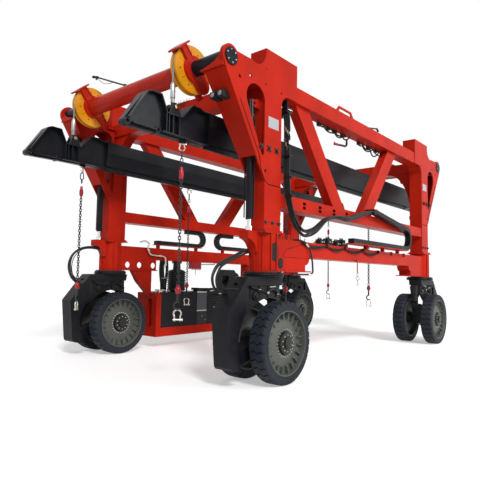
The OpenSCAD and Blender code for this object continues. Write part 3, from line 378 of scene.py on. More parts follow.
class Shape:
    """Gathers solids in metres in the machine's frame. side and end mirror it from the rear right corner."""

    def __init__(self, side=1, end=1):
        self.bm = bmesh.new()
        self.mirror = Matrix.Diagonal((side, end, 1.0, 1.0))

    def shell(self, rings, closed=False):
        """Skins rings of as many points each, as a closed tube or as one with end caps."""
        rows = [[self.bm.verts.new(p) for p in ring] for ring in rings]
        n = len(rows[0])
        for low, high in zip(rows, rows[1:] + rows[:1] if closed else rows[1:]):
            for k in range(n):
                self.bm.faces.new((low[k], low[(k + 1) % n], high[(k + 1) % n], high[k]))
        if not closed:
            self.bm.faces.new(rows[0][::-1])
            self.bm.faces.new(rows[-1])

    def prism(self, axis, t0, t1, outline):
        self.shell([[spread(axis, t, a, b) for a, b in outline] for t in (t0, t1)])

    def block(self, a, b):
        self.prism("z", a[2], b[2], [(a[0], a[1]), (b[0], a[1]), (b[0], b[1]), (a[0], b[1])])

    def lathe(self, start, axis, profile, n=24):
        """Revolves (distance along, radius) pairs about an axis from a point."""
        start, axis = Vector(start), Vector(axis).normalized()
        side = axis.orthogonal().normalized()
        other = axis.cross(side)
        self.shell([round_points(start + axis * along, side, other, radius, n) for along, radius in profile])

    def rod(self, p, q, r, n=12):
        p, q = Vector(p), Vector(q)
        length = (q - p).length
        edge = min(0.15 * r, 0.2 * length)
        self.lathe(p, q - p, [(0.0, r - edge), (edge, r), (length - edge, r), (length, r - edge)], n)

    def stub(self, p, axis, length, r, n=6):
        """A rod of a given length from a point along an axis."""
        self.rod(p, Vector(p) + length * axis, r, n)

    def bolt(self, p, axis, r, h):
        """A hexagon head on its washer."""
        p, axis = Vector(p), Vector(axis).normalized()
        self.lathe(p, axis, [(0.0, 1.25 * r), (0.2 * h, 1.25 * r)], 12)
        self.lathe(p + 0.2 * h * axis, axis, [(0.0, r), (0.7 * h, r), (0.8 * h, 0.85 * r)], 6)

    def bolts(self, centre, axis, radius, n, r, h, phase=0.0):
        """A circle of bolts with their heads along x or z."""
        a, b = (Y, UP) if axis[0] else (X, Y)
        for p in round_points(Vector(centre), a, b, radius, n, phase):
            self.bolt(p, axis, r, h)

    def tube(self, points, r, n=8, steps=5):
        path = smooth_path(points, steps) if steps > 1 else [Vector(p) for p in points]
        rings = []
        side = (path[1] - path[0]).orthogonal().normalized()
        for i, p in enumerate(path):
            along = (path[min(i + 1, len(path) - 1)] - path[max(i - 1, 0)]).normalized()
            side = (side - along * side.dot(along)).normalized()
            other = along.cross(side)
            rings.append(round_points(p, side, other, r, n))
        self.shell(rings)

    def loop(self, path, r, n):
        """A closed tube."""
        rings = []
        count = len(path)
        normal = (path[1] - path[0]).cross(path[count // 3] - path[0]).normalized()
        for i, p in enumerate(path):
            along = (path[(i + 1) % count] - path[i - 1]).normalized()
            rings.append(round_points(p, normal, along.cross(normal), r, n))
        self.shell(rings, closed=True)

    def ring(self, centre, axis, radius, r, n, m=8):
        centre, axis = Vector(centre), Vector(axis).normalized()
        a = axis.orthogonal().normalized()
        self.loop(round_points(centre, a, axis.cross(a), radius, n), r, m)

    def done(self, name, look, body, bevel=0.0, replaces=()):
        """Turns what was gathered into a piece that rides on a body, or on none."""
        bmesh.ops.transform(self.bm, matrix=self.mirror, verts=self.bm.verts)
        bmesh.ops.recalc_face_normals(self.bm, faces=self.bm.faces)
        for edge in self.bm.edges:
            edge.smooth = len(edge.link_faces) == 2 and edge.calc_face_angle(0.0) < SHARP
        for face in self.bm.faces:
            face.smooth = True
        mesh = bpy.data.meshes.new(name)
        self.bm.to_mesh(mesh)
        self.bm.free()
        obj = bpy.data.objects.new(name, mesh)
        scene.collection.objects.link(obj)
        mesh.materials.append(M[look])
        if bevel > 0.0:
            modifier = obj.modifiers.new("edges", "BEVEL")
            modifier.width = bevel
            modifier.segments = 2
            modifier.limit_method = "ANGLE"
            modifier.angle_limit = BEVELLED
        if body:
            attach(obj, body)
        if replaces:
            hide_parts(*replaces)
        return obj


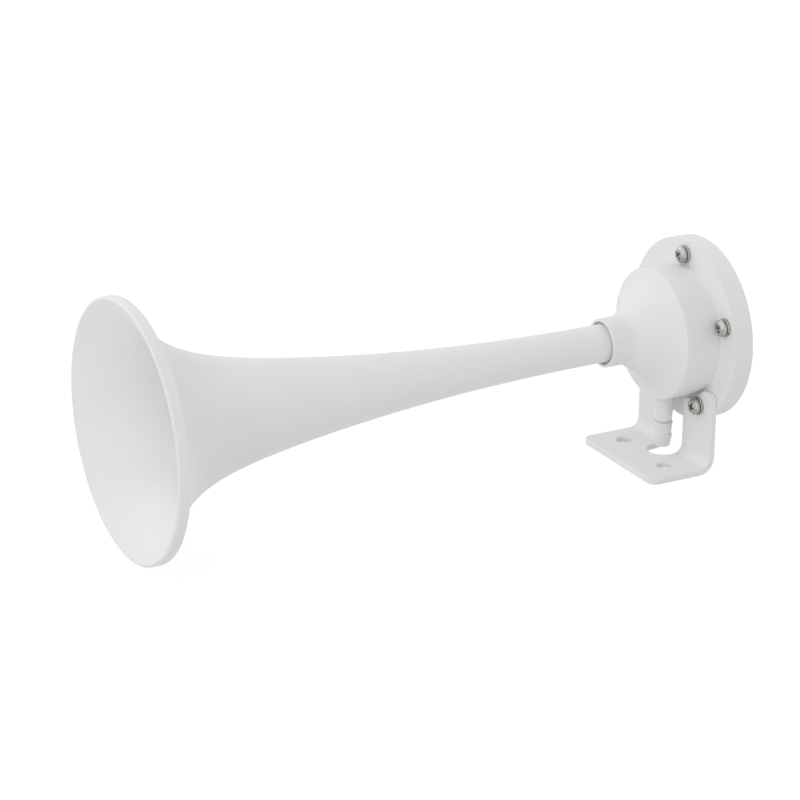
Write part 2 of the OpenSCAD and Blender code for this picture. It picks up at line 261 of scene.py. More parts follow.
---
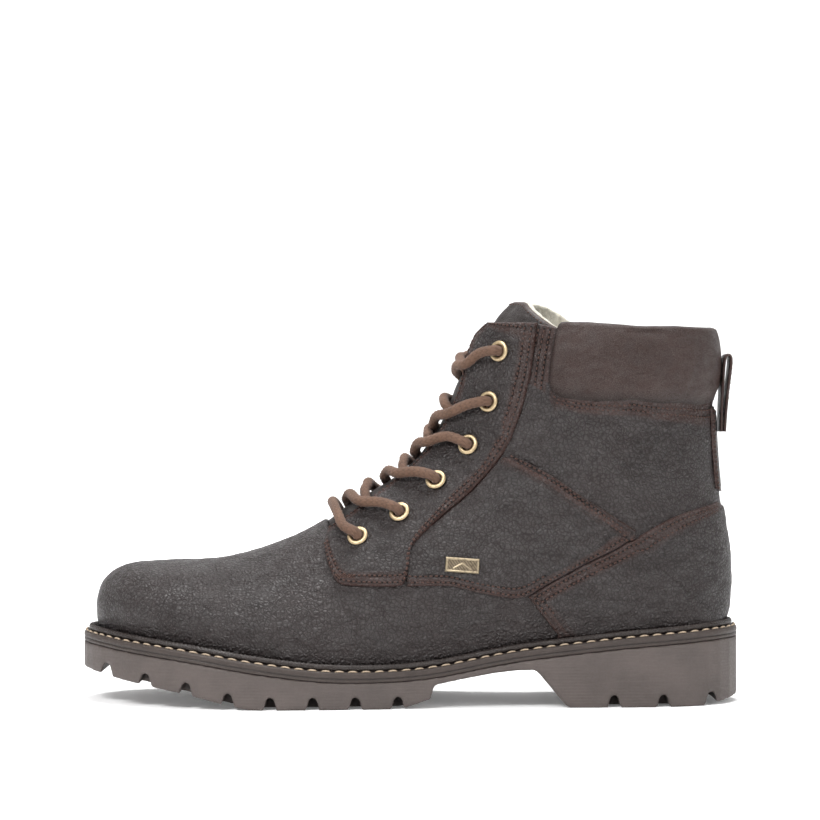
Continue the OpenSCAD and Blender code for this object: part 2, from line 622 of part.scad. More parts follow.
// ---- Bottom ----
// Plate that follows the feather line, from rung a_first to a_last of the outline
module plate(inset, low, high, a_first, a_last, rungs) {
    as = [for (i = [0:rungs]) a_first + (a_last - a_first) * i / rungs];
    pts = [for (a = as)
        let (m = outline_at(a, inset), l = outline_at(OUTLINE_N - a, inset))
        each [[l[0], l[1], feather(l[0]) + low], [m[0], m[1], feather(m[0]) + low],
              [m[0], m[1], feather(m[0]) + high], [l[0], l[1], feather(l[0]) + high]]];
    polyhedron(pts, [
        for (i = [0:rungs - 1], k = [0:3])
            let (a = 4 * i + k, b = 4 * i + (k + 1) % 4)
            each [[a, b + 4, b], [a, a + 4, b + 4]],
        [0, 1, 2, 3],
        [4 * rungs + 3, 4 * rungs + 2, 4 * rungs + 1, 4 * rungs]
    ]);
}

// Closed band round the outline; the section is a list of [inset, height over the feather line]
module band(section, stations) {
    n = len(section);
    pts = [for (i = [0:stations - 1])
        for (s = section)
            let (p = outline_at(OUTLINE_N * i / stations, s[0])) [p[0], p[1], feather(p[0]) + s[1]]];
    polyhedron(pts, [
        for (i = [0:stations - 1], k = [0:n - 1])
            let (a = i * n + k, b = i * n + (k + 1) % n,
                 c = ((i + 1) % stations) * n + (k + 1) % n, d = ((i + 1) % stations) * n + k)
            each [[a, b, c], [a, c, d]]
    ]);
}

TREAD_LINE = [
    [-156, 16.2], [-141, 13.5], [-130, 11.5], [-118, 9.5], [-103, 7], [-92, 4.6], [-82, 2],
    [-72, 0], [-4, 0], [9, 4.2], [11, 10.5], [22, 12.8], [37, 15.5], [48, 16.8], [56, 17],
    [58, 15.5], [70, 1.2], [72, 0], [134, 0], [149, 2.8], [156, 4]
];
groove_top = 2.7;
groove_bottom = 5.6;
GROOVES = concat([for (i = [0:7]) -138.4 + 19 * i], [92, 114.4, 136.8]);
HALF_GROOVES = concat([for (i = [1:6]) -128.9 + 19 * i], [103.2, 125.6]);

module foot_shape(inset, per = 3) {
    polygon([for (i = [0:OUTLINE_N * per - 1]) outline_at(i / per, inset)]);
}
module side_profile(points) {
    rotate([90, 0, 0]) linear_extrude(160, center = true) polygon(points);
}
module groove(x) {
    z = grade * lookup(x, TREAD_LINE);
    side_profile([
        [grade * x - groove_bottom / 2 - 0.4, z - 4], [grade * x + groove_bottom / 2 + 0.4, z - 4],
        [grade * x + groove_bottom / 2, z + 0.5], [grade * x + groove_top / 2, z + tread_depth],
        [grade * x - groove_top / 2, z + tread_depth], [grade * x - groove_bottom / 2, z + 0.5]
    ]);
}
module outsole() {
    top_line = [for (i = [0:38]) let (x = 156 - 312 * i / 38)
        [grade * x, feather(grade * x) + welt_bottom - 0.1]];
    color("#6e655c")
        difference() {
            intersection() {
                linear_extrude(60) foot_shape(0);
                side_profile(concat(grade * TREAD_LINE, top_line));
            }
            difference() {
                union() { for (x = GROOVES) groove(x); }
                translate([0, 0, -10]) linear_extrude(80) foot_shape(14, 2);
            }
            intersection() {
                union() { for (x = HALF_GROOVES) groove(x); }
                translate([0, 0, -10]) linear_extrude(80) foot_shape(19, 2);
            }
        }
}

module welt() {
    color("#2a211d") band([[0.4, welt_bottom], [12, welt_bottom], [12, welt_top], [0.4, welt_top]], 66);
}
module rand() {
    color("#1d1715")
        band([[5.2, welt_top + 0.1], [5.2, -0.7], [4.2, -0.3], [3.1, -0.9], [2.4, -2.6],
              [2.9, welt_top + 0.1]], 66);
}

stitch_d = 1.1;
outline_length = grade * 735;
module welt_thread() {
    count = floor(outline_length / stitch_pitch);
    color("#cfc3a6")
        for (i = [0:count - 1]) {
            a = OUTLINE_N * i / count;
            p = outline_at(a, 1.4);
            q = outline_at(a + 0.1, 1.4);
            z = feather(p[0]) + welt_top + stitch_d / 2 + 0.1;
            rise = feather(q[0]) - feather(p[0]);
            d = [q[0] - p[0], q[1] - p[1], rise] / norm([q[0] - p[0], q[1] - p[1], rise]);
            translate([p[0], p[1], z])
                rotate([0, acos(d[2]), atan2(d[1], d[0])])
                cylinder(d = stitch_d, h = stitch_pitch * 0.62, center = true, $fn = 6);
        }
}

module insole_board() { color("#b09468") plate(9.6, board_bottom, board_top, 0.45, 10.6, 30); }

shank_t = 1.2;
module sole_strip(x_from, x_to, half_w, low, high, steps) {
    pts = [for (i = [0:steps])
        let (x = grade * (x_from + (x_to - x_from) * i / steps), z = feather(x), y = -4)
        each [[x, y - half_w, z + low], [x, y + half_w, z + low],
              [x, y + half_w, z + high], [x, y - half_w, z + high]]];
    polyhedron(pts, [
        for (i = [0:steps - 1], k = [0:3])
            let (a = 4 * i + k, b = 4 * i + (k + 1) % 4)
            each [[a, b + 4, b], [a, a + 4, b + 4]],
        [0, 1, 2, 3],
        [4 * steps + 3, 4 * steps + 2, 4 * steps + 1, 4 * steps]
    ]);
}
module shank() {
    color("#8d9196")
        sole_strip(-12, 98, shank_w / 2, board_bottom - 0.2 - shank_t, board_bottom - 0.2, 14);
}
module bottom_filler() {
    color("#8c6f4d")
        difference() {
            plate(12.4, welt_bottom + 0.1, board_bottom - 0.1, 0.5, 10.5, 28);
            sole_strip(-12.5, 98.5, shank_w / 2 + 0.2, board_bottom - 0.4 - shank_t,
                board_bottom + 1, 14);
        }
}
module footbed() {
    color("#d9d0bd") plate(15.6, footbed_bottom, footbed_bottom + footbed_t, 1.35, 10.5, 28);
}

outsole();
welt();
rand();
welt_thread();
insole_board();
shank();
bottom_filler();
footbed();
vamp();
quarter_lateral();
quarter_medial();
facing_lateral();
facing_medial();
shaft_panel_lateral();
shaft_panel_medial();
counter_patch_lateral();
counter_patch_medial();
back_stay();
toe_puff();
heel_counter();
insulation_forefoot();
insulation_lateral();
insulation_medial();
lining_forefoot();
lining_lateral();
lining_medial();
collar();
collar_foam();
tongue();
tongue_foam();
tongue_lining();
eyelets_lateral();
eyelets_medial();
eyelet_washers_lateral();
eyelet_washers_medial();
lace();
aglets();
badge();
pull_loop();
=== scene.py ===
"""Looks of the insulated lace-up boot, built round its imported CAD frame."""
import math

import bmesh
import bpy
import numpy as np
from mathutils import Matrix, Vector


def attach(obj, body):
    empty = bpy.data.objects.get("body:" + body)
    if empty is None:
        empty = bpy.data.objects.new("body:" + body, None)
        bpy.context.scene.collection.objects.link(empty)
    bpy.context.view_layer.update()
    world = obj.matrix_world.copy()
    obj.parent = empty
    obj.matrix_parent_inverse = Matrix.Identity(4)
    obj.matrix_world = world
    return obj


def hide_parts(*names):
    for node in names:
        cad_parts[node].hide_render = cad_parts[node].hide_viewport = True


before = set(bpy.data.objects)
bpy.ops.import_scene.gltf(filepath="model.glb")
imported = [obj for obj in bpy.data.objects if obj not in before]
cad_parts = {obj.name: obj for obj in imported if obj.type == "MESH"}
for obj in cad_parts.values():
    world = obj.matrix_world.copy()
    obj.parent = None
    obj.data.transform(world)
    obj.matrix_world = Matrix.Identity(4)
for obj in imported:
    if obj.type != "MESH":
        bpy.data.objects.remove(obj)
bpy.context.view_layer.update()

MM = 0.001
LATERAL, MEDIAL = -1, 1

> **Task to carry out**
Looking at the data above, return every line from the one with "collar_foam();" down to the one with "if empty is", exactly and inclusively.

> **Reply**
collar_foam();
tongue();
tongue_foam();
tongue_lining();
eyelets_lateral();
eyelets_medial();
eyelet_washers_lateral();
eyelet_washers_medial();
lace();
aglets();
badge();
pull_loop();
=== scene.py ===
"""Looks of the insulated lace-up boot, built round its imported CAD frame."""
import math

import bmesh
import bpy
import numpy as np
from mathutils import Matrix, Vector


def attach(obj, body):
    empty = bpy.data.objects.get("body:" + body)
    if empty is None:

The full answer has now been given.